I invested time. And energy. And I’ve done this with countless students. And I did not think I was making any difference with this one particular student. In a way I was relieved when he graduated because the idea of working with him for another year was exhausting.

So back to the phone message yesterday. Out of the blue I received a message from this former student of mine. He starts off by telling me he’s now working in my field and he is so sorry for being such an ass to me. He goes on to say he gets it…all the things I did…and that he really wants to take me out to lunch to talk. And then today we ran into each other at a campus event and he just kept telling me over and over how sorry he was and that he now understands where I was coming from and why I did everything I did. And he told me that I was a good supervisor. That I had made an impact. That he respects how I did my job, and again that he was sorry for being an ass. We spent over an hour talking about the growth he’s experienced in a very few months.
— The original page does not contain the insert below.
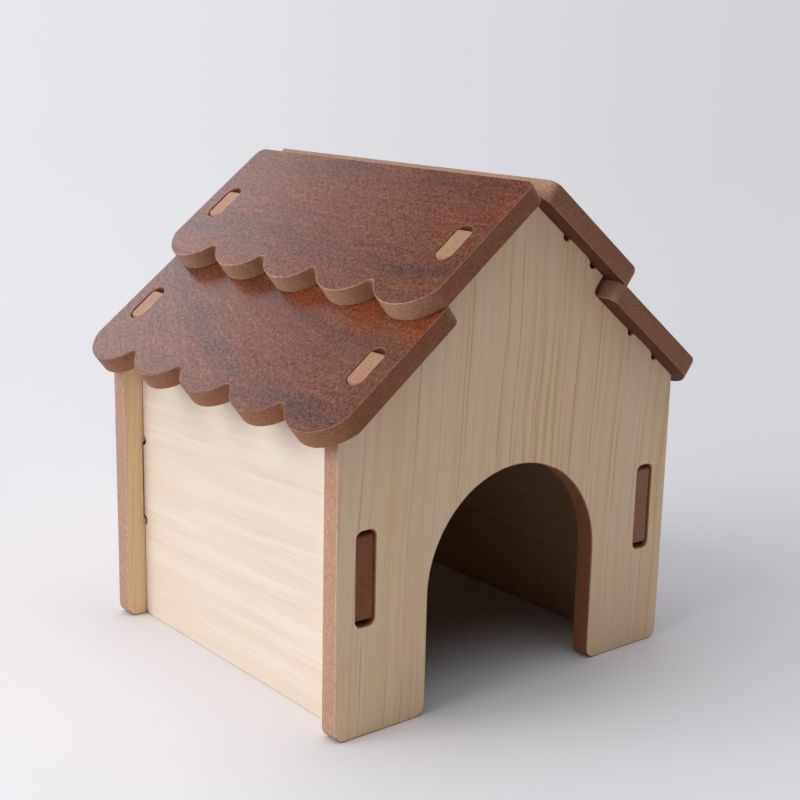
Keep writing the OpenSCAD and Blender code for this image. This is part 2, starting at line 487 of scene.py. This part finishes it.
# %% Raw fibre
# The brown that the painted shade multiplies into the cut edges.
painted_shade_colour = (0.51, 0.315, 0.195)
core_specks = dict(size=(0.7, 0.7, 0.5), detail=3.0, rough=0.65)
core_specks_show = (0.38, 0.68)
core_fibres = dict(size=(1.8, 1.8, 0.45), detail=2.0, rough=0.6, swirl=1.2)
core_fibres_show = (0.54, 0.74)
core_fibres_strength = 0.6
core_patches = dict(size=(14, 14, 6), shows=(0.35, 0.70), strength=0.25)
packed_from_mm = (1.6, 3.0)
packed_strength = 0.15
core_roughness = (0.82, 0.92)
core_fibre_height = 0.6
core_relief_mm = 0.07

# Ground, dark specks and light fibres.
body_fibre = (0.56, 0.335, 0.230), (0.42, 0.235, 0.155), (0.68, 0.47, 0.35)
roof_fibre = (0.58, 0.345, 0.225), (0.36, 0.200, 0.125), (0.72, 0.51, 0.36)


def with_painted_shade(colour):
    """The colour darkened with painted shade, by how much of it the face gets."""
    return tint(attribute(colour.tree, "painted_shade"), colour, painted_shade_colour, "MULTIPLY")


def make_core(name, ground, dark, light):
    material = new_material(name, ground)
    film = film_place(material.node_tree)
    specks = layer(film, **core_specks)
    fibres = layer(film, **core_fibres)
    packed = abs(film[2]).smooth(*packed_from_mm)
    colour = tint(specks.smooth(*core_specks_show), dark, ground)
    colour = tint(fibres.smooth(*core_fibres_show) * core_fibres_strength, colour, light)
    colour = tint(mask(film, **core_patches) + packed * packed_strength, colour, dark)
    height = specks + fibres * core_fibre_height
    roughness = between(*core_roughness, fibres)
    return finish_surface(material, with_painted_shade(colour), roughness, height, core_relief_mm)


body_core = make_core("body_core", *body_fibre)
roof_core = make_core("roof_core", *roof_fibre)
print("Made the cores", body_core.name, "and", roof_core.name)

# %% [markdown]
# ## The film's cut edge
# Along every arris the film's own thickness shows as a fine pale line, with tiny nicks where the
# cutter tore it. The arris is real geometry, a narrow bevel, and this is its material. It gets the
# same painted shade as the core.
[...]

I told him how much I thought he’d grown and I thanked him for all the things he said to me. In some way I felt like we had come full circle. And he could finally see beyond his needs. He’s become a little less selfish and has started his way towards becoming an adult. A person who can put others before him, and responsibilities before his own desires. Four months ago, he could not do this. And my heart smiled know in some way, I had an impact on him. That the work I do matters. They weren’t lying to me in grad school that it’s rare that former or current students come back and tell you that you mattered, but what they neglected to tell me was how amazing it would feel when it does happen.